Record list:
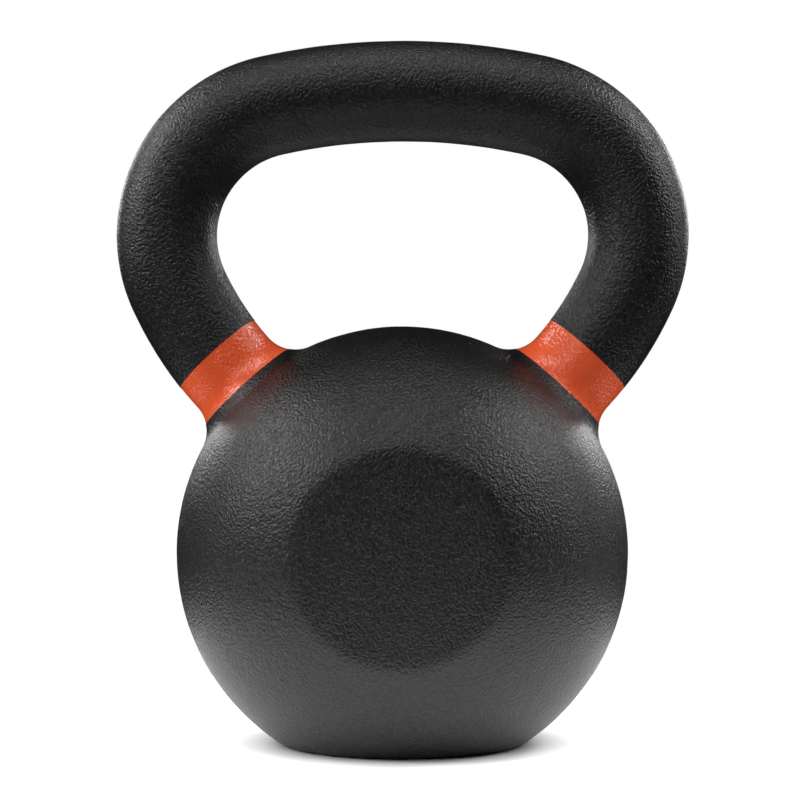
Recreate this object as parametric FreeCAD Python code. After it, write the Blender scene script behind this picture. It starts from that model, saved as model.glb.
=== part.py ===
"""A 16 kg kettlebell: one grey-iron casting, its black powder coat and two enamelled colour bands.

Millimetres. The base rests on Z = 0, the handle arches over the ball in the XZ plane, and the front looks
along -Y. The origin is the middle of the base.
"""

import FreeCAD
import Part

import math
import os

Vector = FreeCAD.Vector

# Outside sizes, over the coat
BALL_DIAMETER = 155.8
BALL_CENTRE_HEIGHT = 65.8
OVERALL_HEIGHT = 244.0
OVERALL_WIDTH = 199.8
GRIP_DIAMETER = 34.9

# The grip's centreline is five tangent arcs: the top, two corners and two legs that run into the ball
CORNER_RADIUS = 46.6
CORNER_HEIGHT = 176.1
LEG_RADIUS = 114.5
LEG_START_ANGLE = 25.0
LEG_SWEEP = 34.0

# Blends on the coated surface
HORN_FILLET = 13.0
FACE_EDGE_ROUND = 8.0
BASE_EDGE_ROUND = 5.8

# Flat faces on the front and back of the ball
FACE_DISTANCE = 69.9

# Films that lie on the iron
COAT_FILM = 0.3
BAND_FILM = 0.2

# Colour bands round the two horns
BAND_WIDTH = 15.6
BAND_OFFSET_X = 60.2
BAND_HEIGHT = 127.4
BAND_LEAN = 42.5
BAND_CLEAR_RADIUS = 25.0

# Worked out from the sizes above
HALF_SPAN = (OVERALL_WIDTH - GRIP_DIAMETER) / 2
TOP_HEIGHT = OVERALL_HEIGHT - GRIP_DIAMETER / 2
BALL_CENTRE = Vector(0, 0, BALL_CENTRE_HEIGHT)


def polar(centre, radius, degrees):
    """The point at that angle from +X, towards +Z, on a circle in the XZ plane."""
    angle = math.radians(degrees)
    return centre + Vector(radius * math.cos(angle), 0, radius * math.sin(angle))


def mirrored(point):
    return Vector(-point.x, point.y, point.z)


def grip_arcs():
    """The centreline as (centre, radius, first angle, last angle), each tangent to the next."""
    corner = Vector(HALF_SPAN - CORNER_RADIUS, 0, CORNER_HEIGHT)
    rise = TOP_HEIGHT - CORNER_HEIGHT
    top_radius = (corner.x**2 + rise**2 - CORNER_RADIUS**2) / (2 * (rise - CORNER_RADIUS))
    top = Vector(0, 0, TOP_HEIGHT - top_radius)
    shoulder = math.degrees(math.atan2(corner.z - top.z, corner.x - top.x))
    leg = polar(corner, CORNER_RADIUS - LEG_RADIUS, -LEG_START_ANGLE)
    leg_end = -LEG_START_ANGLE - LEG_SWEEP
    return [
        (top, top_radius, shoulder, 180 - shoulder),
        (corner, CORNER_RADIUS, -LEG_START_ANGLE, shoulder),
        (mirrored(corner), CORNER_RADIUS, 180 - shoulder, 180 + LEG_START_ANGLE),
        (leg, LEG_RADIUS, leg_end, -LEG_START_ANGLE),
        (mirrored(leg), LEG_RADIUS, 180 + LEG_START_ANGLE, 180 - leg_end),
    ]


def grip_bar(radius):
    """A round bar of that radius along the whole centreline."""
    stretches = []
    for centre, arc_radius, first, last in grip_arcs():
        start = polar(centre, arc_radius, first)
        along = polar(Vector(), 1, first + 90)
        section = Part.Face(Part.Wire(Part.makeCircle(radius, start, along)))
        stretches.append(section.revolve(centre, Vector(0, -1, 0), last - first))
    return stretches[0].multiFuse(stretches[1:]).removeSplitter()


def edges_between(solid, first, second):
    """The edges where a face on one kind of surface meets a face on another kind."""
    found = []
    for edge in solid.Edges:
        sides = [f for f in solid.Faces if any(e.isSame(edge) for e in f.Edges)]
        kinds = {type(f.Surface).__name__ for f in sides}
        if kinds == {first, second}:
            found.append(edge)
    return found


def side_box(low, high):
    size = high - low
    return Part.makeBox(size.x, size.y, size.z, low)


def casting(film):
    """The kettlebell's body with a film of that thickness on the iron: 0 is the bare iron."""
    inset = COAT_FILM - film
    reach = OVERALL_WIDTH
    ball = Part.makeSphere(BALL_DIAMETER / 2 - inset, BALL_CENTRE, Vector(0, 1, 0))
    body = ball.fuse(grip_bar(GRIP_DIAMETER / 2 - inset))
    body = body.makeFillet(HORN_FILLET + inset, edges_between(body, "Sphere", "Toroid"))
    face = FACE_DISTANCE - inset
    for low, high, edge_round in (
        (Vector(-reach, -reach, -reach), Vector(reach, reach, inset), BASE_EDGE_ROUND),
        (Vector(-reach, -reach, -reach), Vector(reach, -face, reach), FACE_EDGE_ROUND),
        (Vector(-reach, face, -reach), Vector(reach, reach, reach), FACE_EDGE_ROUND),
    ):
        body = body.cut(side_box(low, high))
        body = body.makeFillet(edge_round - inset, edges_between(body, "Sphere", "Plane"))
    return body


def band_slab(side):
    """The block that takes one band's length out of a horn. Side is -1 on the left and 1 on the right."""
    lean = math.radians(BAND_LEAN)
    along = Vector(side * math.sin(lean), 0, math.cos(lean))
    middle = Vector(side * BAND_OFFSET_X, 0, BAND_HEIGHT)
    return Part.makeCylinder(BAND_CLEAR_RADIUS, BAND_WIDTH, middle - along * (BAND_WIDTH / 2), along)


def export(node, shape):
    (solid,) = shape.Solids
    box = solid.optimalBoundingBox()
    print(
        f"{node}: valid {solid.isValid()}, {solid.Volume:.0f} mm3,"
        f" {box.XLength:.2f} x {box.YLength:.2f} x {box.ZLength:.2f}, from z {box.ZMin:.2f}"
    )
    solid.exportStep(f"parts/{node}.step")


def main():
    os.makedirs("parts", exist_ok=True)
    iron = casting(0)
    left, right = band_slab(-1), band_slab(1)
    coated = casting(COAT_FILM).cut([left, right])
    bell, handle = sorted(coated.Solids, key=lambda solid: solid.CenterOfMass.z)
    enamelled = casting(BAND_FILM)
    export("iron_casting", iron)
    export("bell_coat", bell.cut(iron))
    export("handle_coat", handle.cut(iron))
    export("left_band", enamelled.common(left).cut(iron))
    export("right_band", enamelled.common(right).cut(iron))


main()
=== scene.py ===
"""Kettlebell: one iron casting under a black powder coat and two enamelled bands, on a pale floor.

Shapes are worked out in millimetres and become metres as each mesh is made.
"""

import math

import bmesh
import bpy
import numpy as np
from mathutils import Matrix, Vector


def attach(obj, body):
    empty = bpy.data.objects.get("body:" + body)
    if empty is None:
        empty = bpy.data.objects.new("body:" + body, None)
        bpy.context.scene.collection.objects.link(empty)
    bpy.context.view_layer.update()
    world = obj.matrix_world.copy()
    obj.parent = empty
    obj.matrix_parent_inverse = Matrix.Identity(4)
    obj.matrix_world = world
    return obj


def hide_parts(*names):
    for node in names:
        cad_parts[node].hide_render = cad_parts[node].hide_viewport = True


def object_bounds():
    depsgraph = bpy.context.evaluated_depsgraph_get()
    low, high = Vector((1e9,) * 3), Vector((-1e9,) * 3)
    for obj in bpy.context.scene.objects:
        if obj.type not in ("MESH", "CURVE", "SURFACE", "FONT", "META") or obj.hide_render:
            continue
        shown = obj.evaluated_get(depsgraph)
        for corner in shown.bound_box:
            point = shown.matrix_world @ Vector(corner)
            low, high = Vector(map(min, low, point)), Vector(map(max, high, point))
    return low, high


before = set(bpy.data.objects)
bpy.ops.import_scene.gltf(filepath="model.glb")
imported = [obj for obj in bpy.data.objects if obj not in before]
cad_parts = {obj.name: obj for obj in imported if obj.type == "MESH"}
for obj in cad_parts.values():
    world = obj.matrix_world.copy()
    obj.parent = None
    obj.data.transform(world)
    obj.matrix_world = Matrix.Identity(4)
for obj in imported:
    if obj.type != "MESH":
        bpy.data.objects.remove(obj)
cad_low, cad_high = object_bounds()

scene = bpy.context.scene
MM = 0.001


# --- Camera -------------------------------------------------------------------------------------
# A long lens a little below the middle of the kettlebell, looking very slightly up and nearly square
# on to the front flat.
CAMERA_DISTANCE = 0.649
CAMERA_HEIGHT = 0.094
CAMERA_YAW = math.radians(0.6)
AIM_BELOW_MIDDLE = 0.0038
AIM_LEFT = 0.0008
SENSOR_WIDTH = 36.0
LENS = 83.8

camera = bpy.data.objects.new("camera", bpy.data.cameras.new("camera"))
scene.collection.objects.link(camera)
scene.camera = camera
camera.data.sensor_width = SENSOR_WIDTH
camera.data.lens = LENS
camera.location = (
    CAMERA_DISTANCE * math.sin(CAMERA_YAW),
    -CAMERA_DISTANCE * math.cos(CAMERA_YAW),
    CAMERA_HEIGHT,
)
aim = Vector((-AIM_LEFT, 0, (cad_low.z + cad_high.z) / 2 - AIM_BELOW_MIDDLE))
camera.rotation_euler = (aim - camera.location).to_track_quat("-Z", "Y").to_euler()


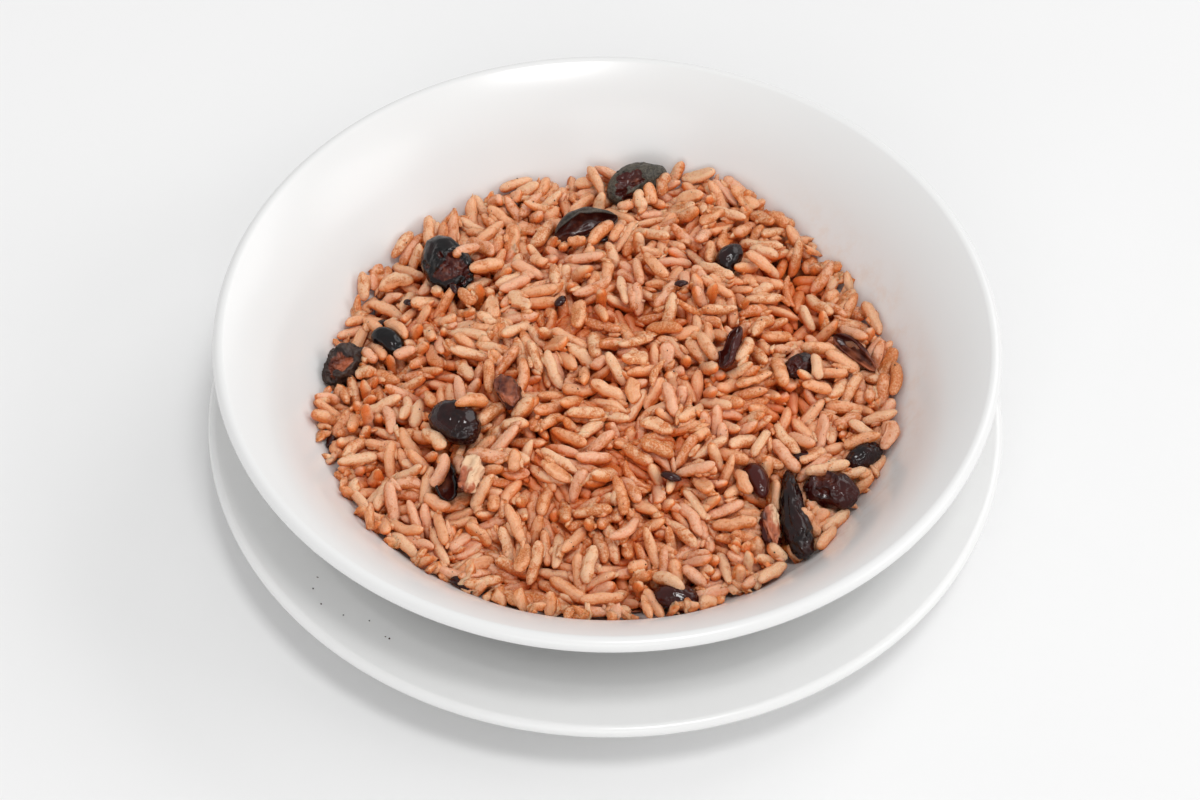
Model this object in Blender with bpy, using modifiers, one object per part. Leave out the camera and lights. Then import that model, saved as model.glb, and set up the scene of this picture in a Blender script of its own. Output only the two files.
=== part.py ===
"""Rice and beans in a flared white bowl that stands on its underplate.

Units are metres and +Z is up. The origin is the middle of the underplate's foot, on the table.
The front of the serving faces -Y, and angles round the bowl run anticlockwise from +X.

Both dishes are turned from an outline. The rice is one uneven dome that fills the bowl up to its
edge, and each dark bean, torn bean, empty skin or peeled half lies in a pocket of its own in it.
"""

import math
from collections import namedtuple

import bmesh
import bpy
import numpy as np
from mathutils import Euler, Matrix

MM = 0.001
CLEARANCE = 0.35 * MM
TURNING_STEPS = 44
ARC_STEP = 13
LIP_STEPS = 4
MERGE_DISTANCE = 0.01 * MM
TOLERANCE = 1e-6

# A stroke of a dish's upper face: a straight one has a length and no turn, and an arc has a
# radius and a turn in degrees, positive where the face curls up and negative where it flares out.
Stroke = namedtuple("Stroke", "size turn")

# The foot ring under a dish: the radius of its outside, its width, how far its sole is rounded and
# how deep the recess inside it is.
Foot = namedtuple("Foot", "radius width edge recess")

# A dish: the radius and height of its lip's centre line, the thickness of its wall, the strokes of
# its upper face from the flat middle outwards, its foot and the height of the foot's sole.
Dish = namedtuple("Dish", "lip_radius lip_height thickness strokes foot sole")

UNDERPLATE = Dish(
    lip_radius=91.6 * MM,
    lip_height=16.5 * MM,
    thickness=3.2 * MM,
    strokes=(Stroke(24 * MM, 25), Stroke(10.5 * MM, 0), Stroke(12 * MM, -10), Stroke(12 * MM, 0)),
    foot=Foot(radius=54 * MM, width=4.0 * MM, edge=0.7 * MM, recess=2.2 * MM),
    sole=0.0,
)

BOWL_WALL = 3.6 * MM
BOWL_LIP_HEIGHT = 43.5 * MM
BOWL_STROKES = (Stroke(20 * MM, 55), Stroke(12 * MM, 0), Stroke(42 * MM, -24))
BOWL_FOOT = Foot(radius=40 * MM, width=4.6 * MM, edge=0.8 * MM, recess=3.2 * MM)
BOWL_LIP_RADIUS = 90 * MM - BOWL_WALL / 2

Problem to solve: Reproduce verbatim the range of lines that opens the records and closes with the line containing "enamelled colour bands.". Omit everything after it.

Exercise response:
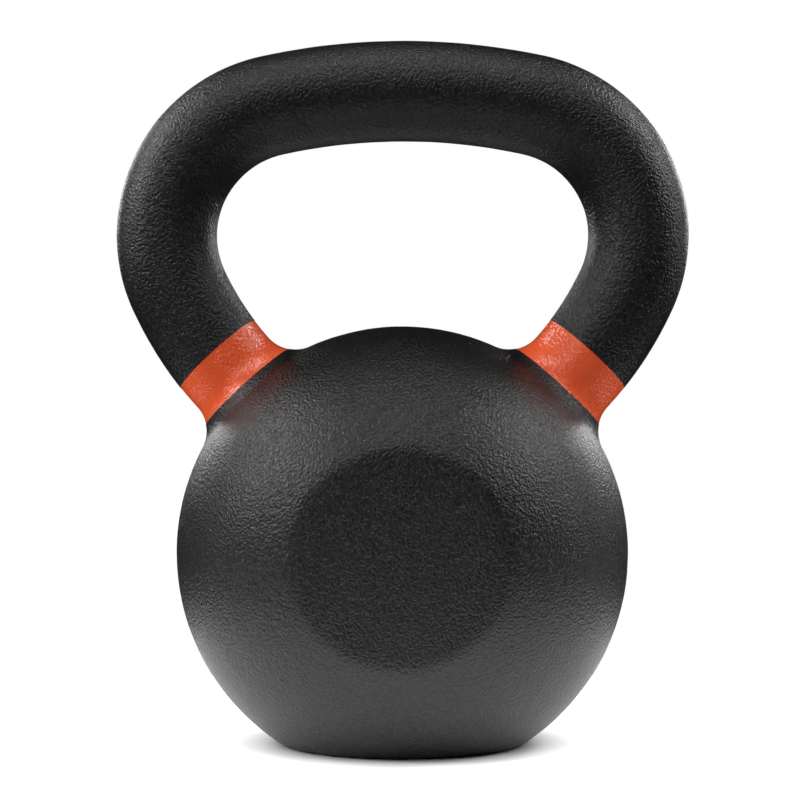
Recreate this object as parametric FreeCAD Python code. After it, write the Blender scene script behind this picture. It starts from that model, saved as model.glb.
=== part.py ===
"""A 16 kg kettlebell: one grey-iron casting, its black powder coat and two enamelled colour bands.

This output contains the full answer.